Black TiO2 Nanotube Array/BiVO4 Heterojunction Photocatalysts for Tetracycline Removal with High Solution Detoxification Efficiency

Pulsed laser deposition was employed to accurately vary the BiVO4 content on the outermost surface of black TiO2 (B-TiO2) nanotube arrays. The optimal B-TiO2(225) led to >80% tetracycline (TC) antibiotic removal, while only 27% TC removal was obtained by bare TiO2 nanotubes after 300 min of photocatalytic reaction under visible-light irradiation. Moreover, the removal rate constant using the optimal heterojunction sample was 0.005 min–1, which was more than 5 times higher than that of bare TiO2 nanotubes. Such an improvement in the performance was attributed to the one-dimensional structure, enhanced light absorption of B-TiO2, formation of a thermodynamically favorable type II heterojunction, and deposition of BiVO4 on the top surface of B-TiO2, which increases the light utilization in front illumination. On the basis of the identification of intermediates and byproducts via high-resolution tandem mass spectrometry analysis and the Fukui index, it was revealed that demethylation and oxidation were the main degradation pathways.
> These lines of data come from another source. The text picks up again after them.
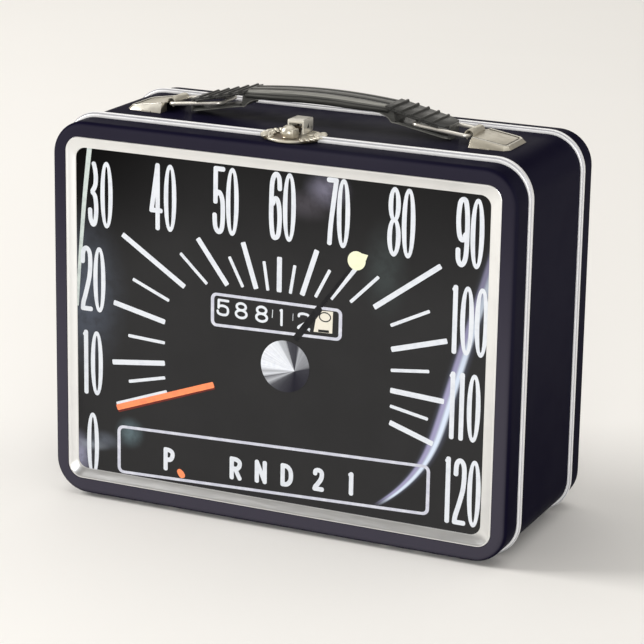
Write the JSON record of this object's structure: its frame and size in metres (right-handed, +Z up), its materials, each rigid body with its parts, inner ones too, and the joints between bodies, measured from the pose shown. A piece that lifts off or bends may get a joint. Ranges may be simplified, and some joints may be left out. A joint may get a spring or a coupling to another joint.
{
  "type": "tin lunch box",
  "caption": "Tin lunch box with a bottom-hinged lid, a framed dial picture, a hasp latch and a lifting plastic handle on wire links.",
  "frame": {"origin": "on the ground under the middle of the closed box's bounding box", "axes": "+X to the right seen from the lid, +Y from the lid to the back, +Z up"},
  "size_m": [0.2026, 0.086, 0.1723],
  "materials": {
    "navy_enamel": "satin enamel with worn edges",
    "bare_tin": "satin tinplate",
    "picture_print": "printed and varnished",
    "aged_nickel": "aged nickel plate",
    "bright_wire": "drawn and plated wire",
    "handle_plastic": "moulded, semi-gloss"
  },
  "bodies": {
    "case": {"case_band": "navy_enamel", "case_neck": "bare_tin", "back_shell": "navy_enamel", "back_bezel": "bare_tin", "back_plate": "picture_print", "back_rim_bead": "bare_tin", "hinge_leaves_case": "bare_tin", "hinge_pins": "bright_wire", "hinge_rivets_case": "bare_tin", "bracket_left": "aged_nickel", "bracket_right": "aged_nickel", "latch_plate_case": "aged_nickel", "latch_rivets_case": "aged_nickel", "latch_pin": "bright_wire"},
    "lid": {"lid_shell": "navy_enamel", "lid_bezel": "bare_tin", "lid_picture_plate": "picture_print", "lid_rim_bead": "bare_tin", "hinge_leaves_lid": "bare_tin", "hinge_rivets_lid": "bare_tin", "latch_plate_lid": "aged_nickel", "latch_rivets_lid": "aged_nickel", "latch_catch": "aged_nickel"},
    "hasp": {"latch_hasp": "aged_nickel"},
    "handle": {"handle_grip": "handle_plastic"},
    "left_link": {"link_left": "bright_wire"},
    "right_link": {"link_right": "bright_wire"}
  },
  "joints": [
    {"name": "lid_hinge", "type": "hinge", "parent": "case", "child": "lid", "pos_m": [0, -0.0291, 0.0013], "axis": [1, 0, 0], "range_deg": [0, 80]},
    {"name": "hasp_hinge", "type": "hinge", "parent": "case", "child": "hasp", "pos_m": [0, -0.018, 0.16095], "axis": [-1, 0, 0], "range_deg": [0, 90]},
    {"name": "handle_lift", "type": "slide", "parent": "case", "child": "handle", "axis": [0, 0, 1], "range_m": [0, 0.02]},
    {"name": "right_link_hinge", "type": "hinge", "parent": "case", "child": "right_link", "pos_m": [0.0653, 0, 0.1617], "axis": [0, 1, 0], "range_deg": [0, 53]},
    {"name": "left_link_hinge", "type": "hinge", "parent": "case", "child": "left_link", "pos_m": [-0.0653, 0, 0.1617], "axis": [0, -1, 0], "range_deg": [0, 53]}
  ],
  "couplings": [
    {"joint": "right_link_hinge", "follows": "handle_lift", "rad_per_m": 45.9},
    {"joint": "left_link_hinge", "follows": "handle_lift", "rad_per_m": 45.9}
  ]
}
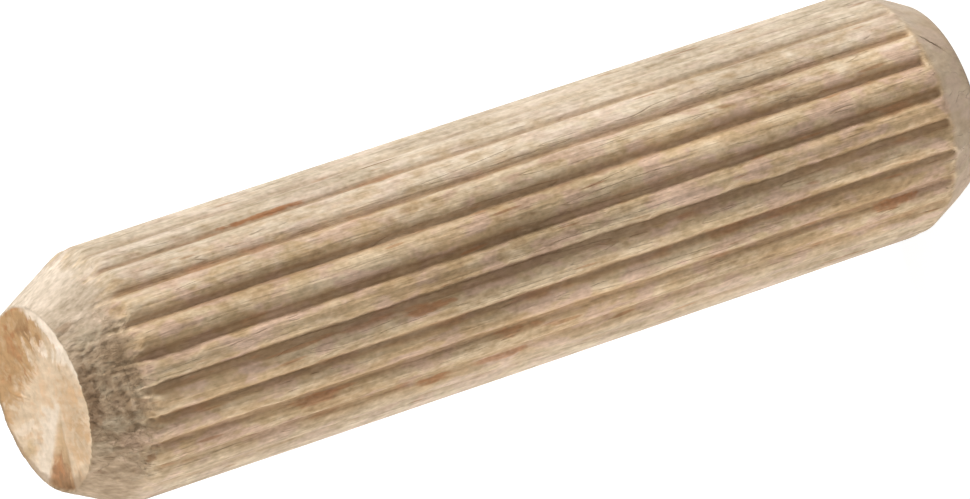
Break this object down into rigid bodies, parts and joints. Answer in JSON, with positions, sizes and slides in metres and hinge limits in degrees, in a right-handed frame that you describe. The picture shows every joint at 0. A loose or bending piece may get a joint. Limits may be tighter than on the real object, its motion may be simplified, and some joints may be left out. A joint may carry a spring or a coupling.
{
  "type": "dowel pin",
  "caption": "Straight round wooden pin with fine glue flutes pressed along its side and a chamfer on each end, for joining two drilled pieces of wood.",
  "frame": {"origin": "centre of the lower end face, the one with the shorter chamfer", "axes": "+Z along the pin's axis towards the longer chamfer, +X through the middle of a flute"},
  "size_m": [0.0098, 0.0098, 0.04],
  "materials": {
    "beech": "bare straight-grained beech, pressed flutes, crushed fibres on the longer chamfer and torn end grain"
  },
  "bodies": {
    "root": {"dowel_pin": "beech"}
  },
  "joints": []
}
The toxicity change after treatment was assessed by using the optical density method and the Ecological Structure Activity Relationship (ECOSAR) program. The results indicate that the mass ratio between B-TiO2 and BiVO4 is a critical parameter for determining the photocatalytic activity, in terms of not only the TC degradation efficiency and kinetics but also the type and quantity of byproducts and, hence, the toxicity of the treated solution.